My solution with ScriptTagger in JavaScript:

<tagger class="com.norconex.importer.handler.tagger.impl.ScriptTagger" >
    <script><![CDATA[
        var URI = Java.type("java.net.URI");
        var host = (new URI(reference)).getHost();

        var parts = host.split(".");
        /* If the last portion of the host begins with a number,
        it's an IPv4 address and there is no domain to be found. */
        if(!parts[parts.length-1].match(/^[0-9]/)) {
            var domain = parts[parts.length-2] + "." + parts[parts.length-1];
            metadata.addString("domain", domain);
        }
    ]]></script>
</tagger>

However, this solution will not work with domains that have more than two parts, such as example.co.uk. To really tackle this properly, your solution would have to be aware of all public suffixes.

essiembre commented 6 years ago

@kodo651, its name does not give it away, but TextPatternTagger is applied on the "body" of a document. Besides the useful scripting suggestion by @ronjakoi, you can have a look at ReplaceTagger. Something like this should work:

  <tagger class="com.norconex.importer.handler.tagger.impl.ReplaceTagger">
      <replace fromField="uri" toField="domain" regex="true">
          <fromValue>your (regex)</fromValue>
          <toValue>$1</toValue>
      </replace>
  </tagger>

Please confirm.

kodo651 commented 6 years ago

A big thank you to both of you. Right now I'm leaning towards the "ReplaceTagger" however I fail to get it working. This is what I'm trying to apply:

          <tagger class="com.norconex.importer.handler.tagger.impl.ReplaceTagger">
            <replace fromField="uri" toField="domain" regex="true">
              <fromValue>^(?:https?:\/\/)?(?:[^@\n]+@)?(?:www\.)?([^:\/\n]+)</fromValue>
              <toValue>$1</toValue>
            </replace>
          </tagger>

I've done some adjustments now and have had some progress. However the ReplaceTagger behaves a little unexpected. In some cases the regex "almost works" and sometimes it doesn't. I've tested some of the URI:s using the online tool here: https://regex101.com/ , and using the regex provided in the configuration all the URI:s are possible to retrieve the correct domain. Let me provide some examples:

uri: http://www.flashback.se/media/ domain: (empty!) regex101-site: flashback.se (correct!)

uri: https://polisen.se/rom/ domain: (empty!) regex101-site: polisen.se (correct!)

uri: http://www.flashback.se/artikel/3905/saudiarabien-mutar-utlandska-medier domain: flashback.se/artikel/3905/saudiarabien-mutar-utlandska-medier (error!) regex101-site: flashback.se (correct!)

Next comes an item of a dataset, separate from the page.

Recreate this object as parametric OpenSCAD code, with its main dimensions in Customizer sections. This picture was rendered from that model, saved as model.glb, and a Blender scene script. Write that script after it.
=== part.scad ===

uri: https://polisen.se/om-polisen/polisens-arbete/demonstrationer/ domain: (empty!) regex101-site: polisen.se (correct!)

From what I've seen none of the "https" URI:s works but they check out using the regex-tool.

Seems to be a problem with the regex-interpretation by the component. Do I have to escape the regex in any way?

essiembre commented 6 years ago

Not sure if it should be considered an issue, but try adding .* at the end of your regex. Works for me when I do so.

kodo651 commented 6 years ago

Hello!

I really appreciate your efforts here in helping me out :) I tried your suggestion but it didn't help... Would you mind posting your working code fragment here as it looks in your config-file? Many thanks!

essiembre commented 6 years ago

The following works for me:

<importer>
  <postParseHandlers>
    <tagger class="com.norconex.importer.handler.tagger.impl.ReplaceTagger">
      <replace fromField="uri" toField="domain" regex="true">
        <fromValue>^(?:https?:\/\/)?(?:[^@\n]+@)?(?:www\.)?([^:\/\n]+).*</fromValue>
        <toValue>$1</toValue>
      </replace>
    </tagger>    
  </postParseHandlers>
</importer>
kodo651 commented 6 years ago

I'm so sorry! The configuration worked as expected - I had forgotten to do some "housekeeping" (emptying intermediate results before re-crawling) but now when I've done that it looks perfect!

Many, many thanks for your help!

Cheers

essiembre commented 6 years ago

No problem. Glad it works for you now.